In the early morning, they went to a tent settlement that Ma said was housing about 700 people. As of mid-afternoon, they were waiting for blankets and warm clothing to arrive.

The earthquake struck at a relatively shallow depth of 10 kilometers (6 miles) in Gansu’s Jishishan county, about 5 kilometers (3 miles) from the provincial boundary with Qinghai, the China Earthquake Networks Center said. The U.S. Geological Survey measured the magnitude at 5.9.

State broadcaster CCTV said 113 were confirmed dead in Gansu and another 536 injured in the province. Fourteen others were killed and 198 injured in Qinghai, in an area north of the epicenter, according to the People’s Daily, the Communist Party’s official mouthpiece.

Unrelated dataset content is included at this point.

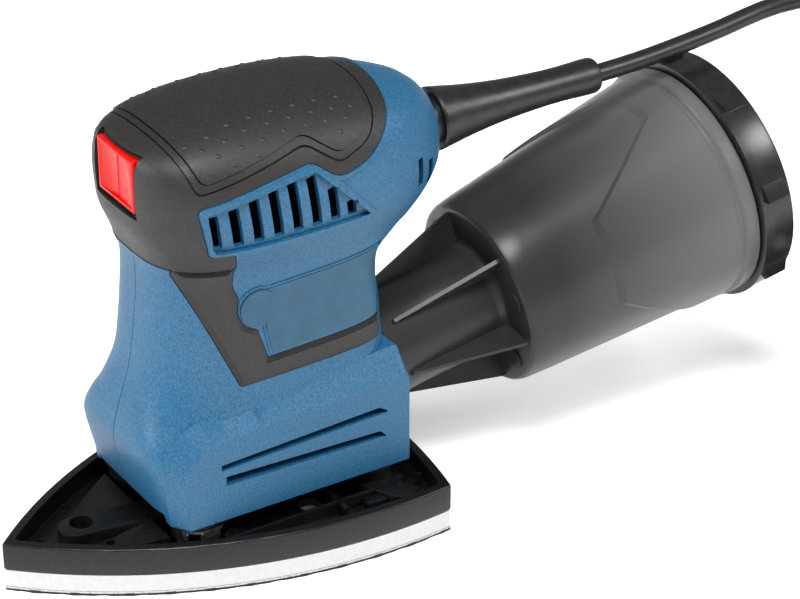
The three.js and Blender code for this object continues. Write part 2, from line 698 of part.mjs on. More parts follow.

There were nine aftershocks measuring magnitude 3.0 or higher by 10 a.m. — about 10 hours after the initial earthquake — the largest one registering a magnitude of 4.1, officials said.

Emergency authorities in Gansu issued an appeal for 300 additional workers for search and rescue operations, and Qinghai officials reported 20 people missing in a landslide, according to Chinese state-owned media.

The earthquake was felt in much of the surrounding area, including Lanzhou, the Gansu provincial capital, about 100 kilometers (60 miles) northeast of the epicenter.